Rather than resolve a dispute over the Affordable Care Act’s contraceptive mandate, the U.S. Supreme Court on May 16 remanded the cases to appeals courts without ruling on the plaintiffs’ religious freedom arguments. The decision to remand seems due to Justice Antonin Scalia’s death, which left the court in a 4-4 conservative/liberal deadlock; leading observers to predict the High Court might revisit the case after a ninth member is appointed. The case is Zubik v. Burwell, No. 14-1418.
The ACA requires employers that offer employees group health plans to cover certain approved contraceptive methods or face penalties of $100 per day per affected individual. There is an exception for group health plans sponsored by religious employers, and grandfathered health plans in existence before the law took effect.

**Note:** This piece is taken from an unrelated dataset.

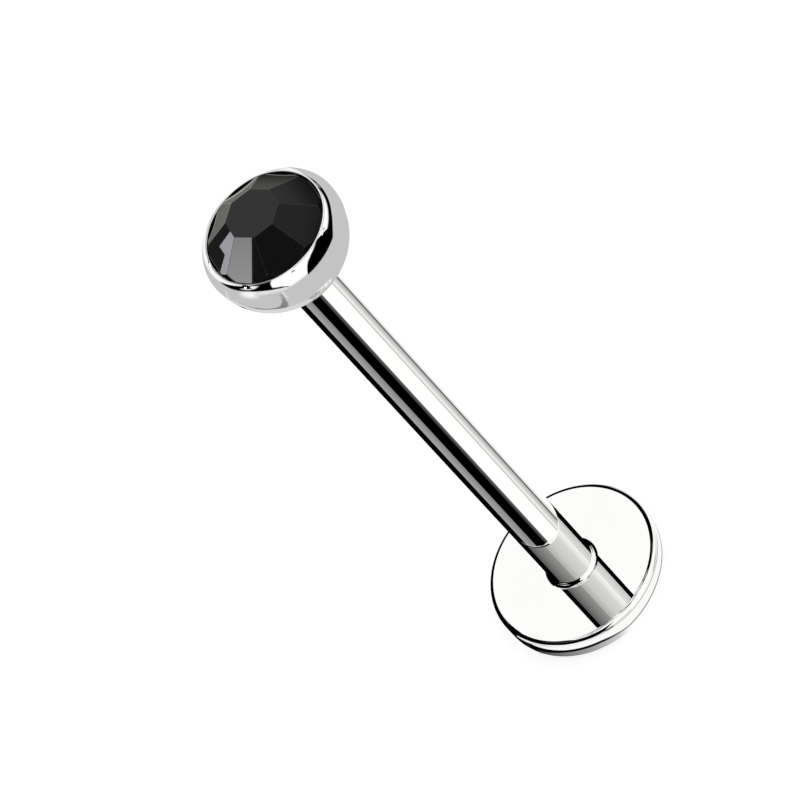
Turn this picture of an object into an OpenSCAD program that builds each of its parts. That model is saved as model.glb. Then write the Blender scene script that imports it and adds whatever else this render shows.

Organizations that object to the contraceptive mandate but do not qualify for the religious-employer exemption may qualify for an accommodation intended to protect them from “having to contract, arrange, pay, or refer for” contraceptive coverage.
The accommodation required the objecting organization to notify the government and their claims administrator about their objections, which would trigger the claims administrator to set up contraceptive coverage. Some organizations objected to even this level of involvement.
In previous action, the Supreme Court on March 28 asked for more briefs on “whether contraceptive coverage could be provided to petitioners’ employees, through petitioners’ insurance companies, without any such notice from petitioners.” Oral arguments were held on March 23.